C’était aussi ne voir dans l’Islam que l’aspect proprement religieux et occulter totalement son pouvoir de transformation sociétale. La conséquence de cet état d’esprit est le moralisme desséchant et l’ignorance totale des problèmes sociaux avec pour conséquence l’échec à imaginer un modèle islamique efficient.

La démocratie est un mode opératoire qui permet une confrontation des idées politiques et la conduite pacifique des affaires du pays, à condition qu’elle soit accompagnée par un esprit démocratique présent dans toutes les couches de la population.

Dans un précédente étude, Bennabi montre que cet esprit démocratique découle d’un processus de démocratisation qu’une culture supérieure est à même de promouvoir et que dans le monde musulman seul l’Islam est en mesure de le réaliser.

Or la démocratie dans sa meilleure expression est certes, après les malheureuses expériences qu’ont connues nos pays, un bien nécessaire mais loin d’être suffisant. Les attentes des populations sont énormes dans les domaines économiques et sociaux et les autocrates ont joué sur cette situation en proposant un contrat social implicite : le bien-être économique et la stabilité politique contre l’asservissement des populations. C’est l’incapacité des régimes autoritaires à tenir le deal et donc leur faillite qui fut à l’origine des révolutions populaires. Par ailleurs, il n’est pas dit que le développement économique soit garant de la pérennité de régimes car il doit aussi s’accompagner de justice sociale et de développement humain qui présuppose que le peuple soit maître de son destin.

La démocratie sans dynamique sociale serait un leurre promettant de sombres lendemains.

Pour Bennabi, dans le marché idéologique proposé aux hommes, l’Islam n’a pas pour but de ramener une puissance supplémentaire dans la compétition mondiale mais d’apporter un supplément d’âme au Monde et un sens à la Vie. Sa spécificité va à l’Humain. Il détruit le cloisonnement entre les hommes et abolit le Eux et le Nous figés dans des aires géographiques déterminées.

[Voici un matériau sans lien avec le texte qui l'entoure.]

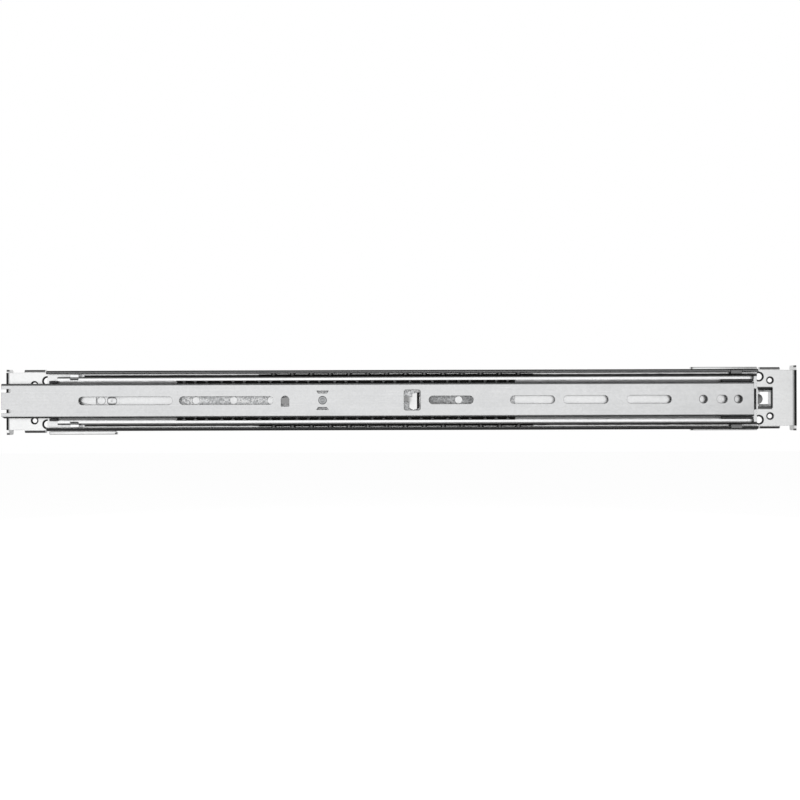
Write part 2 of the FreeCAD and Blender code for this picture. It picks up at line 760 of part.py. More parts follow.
def bracket(plan):
    """A post bracket with its post face at x = 0: flange, neck and riveted tongue."""
    bend = edge_bend_r + bracket_t
    root = bracket_t + bracket_bend_r
    neck_end = plan.tongue[0] - edge_relief
    outline = [(root, plan.neck_edges[0] - bend), (neck_end, plan.neck_edges[0] - bend)]
    outline.append((plan.tongue[0], plan.tongue_edges[0] - bend - edge_relief_depth))
    outline.append((plan.tongue[1], plan.tongue_edges[0] - bend - edge_relief_depth))
    outline.append((plan.tongue[1], plan.tongue_edges[1] + bend + edge_relief_depth))
    outline.append((plan.tongue[0], plan.tongue_edges[1] + bend + edge_relief_depth))
    outline += [(neck_end, plan.neck_edges[1] + bend), (root, plan.neck_edges[1] + bend)]
    pieces = [panel(outline, slide_depth, slide_depth + bracket_t)]
    for edge in plan.neck_edges:
        pieces.append(stiff_edge(*plan.neck, edge))
    for edge in plan.tongue_edges:
        pieces.append(stiff_edge(*plan.tongue, edge))
    reliefs = [flange_relief(edge - math.copysign(bend, edge)) for edge in plan.neck_edges]
    shape = post_flange(plan.flange_edges).cut(reliefs).fuse(pieces).removeSplitter()
    return shape.cut(bracket_holes(plan))


def bracket_holes(plan):
    """Cutters for the post holes, the two rimmed holes and the two large ones."""
    through = (slide_depth - cut_margin, slide_depth + bracket_t + cut_margin)
    places = ((plate_hole_r, plan.hole_x, plate_hole_radius),)
    places += ((big_hole_r, plan.big_hole_x, big_hole_radius),)
    cutters = []
    for side in (-1, 1):
        for r, x, radius in places:
            z = plan.hole_lift + side * radius
            bevel = [(r + hole_rim, slide_depth), (r, slide_depth + hole_rim)]
            cutters.append(prism(plate_hole_flat_count, r, x, z, *through))
            cutters.append(stack(bevel, plate_hole_flat_count, x, z))
    for i in (-1, 0, 1):
        start = V(-cut_margin, 0, i * post_hole_pitch)
        length = bracket_t + 2 * cut_margin
        cutters.append(Part.makeCylinder(post_hole_r, length, start, V(1, 0, 0)))
    return cutters


def front_bracket():
    """The bracket that meets the front post."""
    return bracket(front_plan).cut([rivet_hole(x, z) for x, z in front_rivets])


def window_funnel(shrink, depth0, depth1):
    """A funnel that narrows backwards by the width of the drawn rim, less shrink all round."""
    ends = []
    for depth, rim in ((depth0, (0, 0)), (depth1, (window_rim_side, window_rim_edge))):
        half_x = bracket_window_length / 2 - rim[0] - shrink
        half_z = bracket_window_height / 2 - rim[1] - shrink
        corners = []
        for u, w in ((-1, -1), (1, -1), (1, 1), (-1, 1)):
            z = bracket_window_lift + w * half_z
            corners.append(at(depth, z, bracket_window_x + u * half_x))
        ends.append(corners)
    return frustum(*ends)


def rear_bracket():
    """The bracket that meets the rear post, with a drawn window round the bumper's tail."""
    rim_end = slide_depth + window_rim_depth
    funnel = window_funnel(0, slide_depth, rim_end)
    shape = bracket(rear_plan).cut(funnel).fuse(funnel).removeSplitter()
    shape = shape.cut(window_funnel(window_rim_t, slide_depth, rim_end))
    shape = shape.mirror(V(0, 0, 0), V(1, 0, 0))
    shape.translate(V(rack_depth, 0, 0))
    return shape.cut([rivet_hole(x, z) for x, z in rear_rivets])


# ---- rivets ---------------------------------------------------------------------------------
def rivet_hole(x, z):
    """A hole through the outer web and a bracket, countersunk on the balls' side."""
    start = outer_web_depth
    grow = rivet_clearance
    profile = [
        (rivet_head_r + grow, start - cut_margin),
        (rivet_head_r + grow, start),
        (rivet_r + grow, start + rivet_sink),
        (rivet_r + grow, slide_depth + bracket_t + cut_margin),
    ]
    return stack(profile, rivet_flat_count, x, z)


def rivet(x, z):
    """A flush-headed rivet, its tail formed over the bracket."""
    start = outer_web_depth
    back = slide_depth + bracket_t
    profile = [
        (rivet_head_r, start),
        (rivet_r, start + rivet_sink),
        (rivet_r, back),
        (rivet_tail_r, back),
        (rivet_tail_r, back + rivet_tail_edge),
        (rivet_tail_top_r, back + rivet_tail_height),
    ]
    return stack(profile, rivet_flat_count, x, z)


def rivets(places):
    """A group of equal rivets."""
    return Part.makeCompound([rivet(x, z) for x, z in places])


# ---- release lever --------------------------------------------------------------------------
def release_lever():
    """A flat lever behind the inner web, from its tail past the rivet to its nose."""
    depth0 = inner_t + lever_gap
    w = lever_half_width
    tail = tail_hole_x - tail_hole_width / 2 - tail_overhang
    tail_end = tail_hole_x + tail_neck
    wide = (lever_pivot_x - lever_taper, lever_pivot_x + lever_taper)
    neck = lever_pivot_x + 2 * lever_taper
    nose_right = window_x + window_length / 2 - lever_t
    point = window_x + foot_point
    heel = window_x - foot_heel
    shoulder = foot_rise - nose_foot
    outline = [(tail, -tail_low), (tail, tail_high), (tail_end, tail_neck_high), (wide[0], w)]
    outline += [(wide[1], w), (neck, lever_neck_high), (window_x, lever_neck_high)]
    outline += [(window_x, nose_top - nose_slant), (nose_right, nose_top)]
    outline += [(nose_right, shoulder), (point, -nose_foot), (heel, shoulder)]
    outline += [(heel, -lever_neck_low), (neck, -lever_neck_low), (wide[1], -w), (wide[0], -w)]
    outline.append((tail_end, -tail_neck_low))
    plate = panel(outline, depth0, depth0 + lever_t)
    return plate.cut(lever_rivet_hole())


def lever_rivet_hole():
    """Running hole for the lever's rivet, countersunk in the inner web."""
    grow = lever_running_clearance
    profile = [
        (lever_rivet_head_r + grow, -cut_margin),
        (lever_rivet_head_r + grow, 0),
        (lever_rivet_r + grow, lever_rivet_sink),
        (lever_rivet_r + grow, inner_flange_depth),
    ]
    return stack(profile, lever_rivet_flat_count, lever_pivot_x, 0)


def lever_rivet():
    """The lever's pivot: a flush head on the server side, a shank and a formed tail."""
    back = inner_t + 2 * lever_gap + lever_t
    profile = [
        (lever_rivet_head_r, 0),
        (lever_rivet_r, lever_rivet_sink),
        (lever_rivet_r, back),
        (lever_rivet_head_r, back),
        (lever_rivet_head_r, back + lever_head_height / 2),
        (lever_rivet_head_r / 2, back + lever_head_height),
    ]
    return stack(profile, lever_rivet_flat_count, lever_pivot_x, 0)


def main():
    """Build each piece and write it as a STEP file named after its node."""
    pieces = {
        "outer_member": outer_member(),
        "front_bracket": front_bracket(),
        "rear_bracket": rear_bracket(),
        "front_bracket_rivets": rivets(front_rivets),
        "rear_bracket_rivets": rivets(rear_rivets),
        "rear_bumper": rear_bumper(),
        "outer_cage": outer_cage(),
        "middle_member": middle_member(),
        "inner_cage": inner_cage(),
        "inner_member": inner_member(),
        "release_lever": release_lever(),
        "lever_rivet": lever_rivet(),
    }
    for name, shape in zip(("upper", "lower"), both(front_buffer())):
        pieces["front_buffer_" + name] = shape
    for name, shape in zip(("upper", "lower"), both(rear_guide())):
        pieces["rear_guide_" + name] = shape
    inner_places = inner_ball_places()
    outer_places = outer_ball_places()
    for name, side in (("upper", 1), ("lower", -1)):
        inner_balls = ball_row(inner_places, inner_row_depth, side * inner_row_radius)
        outer_balls = ball_row(outer_places, outer_row_depth, side * outer_row_radius)
        pieces["inner_balls_" + name] = inner_balls
        pieces["outer_balls_" + name] = outer_balls
    os.makedirs("parts", exist_ok=True)
    for name, shape in pieces.items():
        shape.exportStep(f"parts/{name}.step")
        solids = len(shape.Solids)
        print(f"{name}: {solids} solids, valid {shape.isValid()}, {shape.Volume:.1f} mm3")


main()
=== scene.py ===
"""Finish and detail for a packed ball-bearing rack slide.

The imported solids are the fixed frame. This script dresses each of them, stands smooth balls,
turned rivets and fine stampings on them, and sets up the studio. Lengths are in metres in the
part's own frame: +X runs to the rear of the rack, +Z is up, and the server lies on the -Y side.
Depths are measured back from the inner member's front face.
"""

import logging
import math
from dataclasses import asdict, dataclass, field
from enum import Enum
from typing import Sequence

import bmesh
import bpy
from mathutils import Matrix, Vector


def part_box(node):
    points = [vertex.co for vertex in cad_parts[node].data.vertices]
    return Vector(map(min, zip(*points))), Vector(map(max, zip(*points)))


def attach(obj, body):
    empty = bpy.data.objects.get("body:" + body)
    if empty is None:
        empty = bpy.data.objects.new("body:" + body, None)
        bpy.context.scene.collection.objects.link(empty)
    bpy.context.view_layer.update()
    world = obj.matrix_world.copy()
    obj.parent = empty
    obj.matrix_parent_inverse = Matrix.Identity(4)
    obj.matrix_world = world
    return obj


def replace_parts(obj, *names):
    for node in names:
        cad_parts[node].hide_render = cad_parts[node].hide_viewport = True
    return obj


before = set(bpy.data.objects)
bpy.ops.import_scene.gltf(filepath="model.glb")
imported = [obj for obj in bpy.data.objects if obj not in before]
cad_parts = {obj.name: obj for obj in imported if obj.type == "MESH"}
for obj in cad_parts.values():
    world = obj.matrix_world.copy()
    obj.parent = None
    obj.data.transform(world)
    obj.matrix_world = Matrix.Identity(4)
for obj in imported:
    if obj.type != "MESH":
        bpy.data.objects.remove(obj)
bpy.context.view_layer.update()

Point = tuple[float, float, float]
Colour = tuple[float, float, float]
Pairs = tuple[tuple[float, float], ...]
Node = bpy.types.Node
Socket = bpy.types.NodeSocket
Tree = bpy.types.NodeTree
Material = bpy.types.Material
Mesh = bmesh.types.BMesh
Piece = bpy.types.Object

log = logging.getLogger("slide")

FACE_Y = -0.0228  # the inner member's front face
TURN_STEPS = 40  # sides of a turned shape
BALL_DIVISIONS = 3  # of the sphere that each ball is made from
SNAP = 1e-6  # places closer than this are one place
PLAIN: Point = (1.0, 1.0, 1.0)  # a scale that changes nothing
WHITE = (1.0, 1.0, 1.0, 1.0)


class Body(Enum):
    """The bodies that carry the pieces made here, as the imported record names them."""

    RACK = "rack_side"
    OUTER_CAGE = "outer_ball_cage"
    INNER_CAGE = "inner_ball_cage"
    SERVER = "server_side"


# ---- shader building ----
@dataclass
class Board:
    """A node tree that is being laid out.

    Args:
        tree: the material's, group's or world's nodes.
    """

    tree: Tree

    def add(self, kind: str, **values: object) -> Node:
        """Adds a node.

        Args:
            kind: the node's type name after ShaderNode.
            values: its attributes, or values of its inputs under their lower-case names.

        Returns:
            The new node.
        """
        node = self.tree.nodes.new("ShaderNode" + kind)
        for name, value in values.items():
            label = name.replace("_", " ").title()
            if label in node.inputs:
                node.inputs[label].default_value = value
            else:
                setattr(node, name, value)
        return node

    def link(self, source: Socket, target: Socket) -> None:
        """Joins an output to an input."""
        self.tree.links.new(source, target)

    def maths(self, operation: str, *terms: object, clamp: bool = False) -> Socket:
        """Adds a Math node.

        Args:
            operation: the operation's name.
            terms: up to three sockets or numbers.
            clamp: whether the result is kept between 0 and 1.

        Returns:
            The node's output.
        """
        node = self.add("Math", operation=operation, use_clamp=clamp)
        for slot, term in zip(node.inputs, terms):
            if isinstance(term, (int, float)):
                slot.default_value = term
            else:
                self.link(term, slot)
        return node.outputs[0]

    def blend(self, factor: object, first: object, second: object, mode: str = "MIX") -> Socket:
        """Adds a colour Mix node.

        Args:
            factor: a socket or a number.
            first: the first colour, or its socket.
            second: the second colour, or its socket.
            mode: the blending mode.

        Returns:
            The node's colour output.
        """
        node = self.add("Mix", data_type="RGBA", blend_type=mode)
        slots = (node.inputs[0], node.inputs[6], node.inputs[7])
        for slot, term in zip(slots, (factor, first, second)):
            if isinstance(term, Socket):
                self.link(term, slot)
            elif isinstance(term, (int, float)):
                slot.default_value = term
            else:
                slot.default_value = (*term, 1.0)
        return node.outputs[2]

    def span(self, value: Socket, low: float, high: float) -> Socket:
        """Maps a value to the range from 0 to 1, clamped.

        Args:
            value: the socket that is mapped.
            low: the value that becomes 0.
            high: the value that becomes 1.

        Returns:
            The mapped value.
        """
        node = self.add("MapRange", from_min=low, from_max=high)
        self.link(value, node.inputs["Value"])
        return node.outputs[0]

    def place(self, stretch: Point = PLAIN, turned: Point = (0.0, 0.0, 0.0)) -> Socket:
        """The point on the piece, scaled and turned.

        Args:
            stretch: how much it is scaled along each axis.
            turned: its turn about each axis, in radians.

        Returns:
            The point.
        """
        where = self.add("TexCoord")
        mapping = self.add("Mapping", scale=stretch, rotation=turned)
        self.link(where.outputs["Object"], mapping.inputs["Vector"])
        return mapping.outputs[0]

    def noise(self, stretch: Point, **values: float) -> Node:
        """Adds a noise over the piece.

        Args:
            stretch: how fine the noise is along each axis.
            values: values of its inputs under their lower-case names.

        Returns:
            The noise node.
        """
        node = self.add("TexNoise", **values)
        self.link(self.place(stretch), node.inputs["Vector"])
        return node

    def relief(self, height: Socket, edge: Node, strength: float, distance: float) -> None:
        """Raises the shader's surface and rounds its edges.

        Args:
            height: the height of the surface.
            edge: the broken edge's group node.
            strength: how strongly the height shows.
            distance: depth of the relief.
        """
        bump = self.add("Bump", strength=strength, distance=distance)
        self.link(height, bump.inputs["Height"])
        self.link(edge.outputs["Normal"], bump.inputs["Normal"])
        self.link(bump.outputs[0], self.shader.inputs["Normal"])

    @property
    def shader(self) -> Node:
        """The material's shader."""
        return self.tree.nodes["Principled BSDF"]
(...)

Bennabi est né et a vécu dans une période charnière de l’histoire humaine. Il a su transcender sa condition,  celle de son pays et celle de sa communauté pour juger que seule une civilisation à l’échelle de l’Humanité résoudra le drame humain.

Mais Bennabi est loin d’être un moraliste. Il n’appelle pas uniquement de ses vœux cette civilisation mais elle est inscrite, selon lui, dans le Sens du Monde.

A l’instar de Descartes pour les sciences exactes, Bennabi nous propose ainsi une Méthode pour les sciences humaines dans leur application à rendre l’Homme utile dans la Création.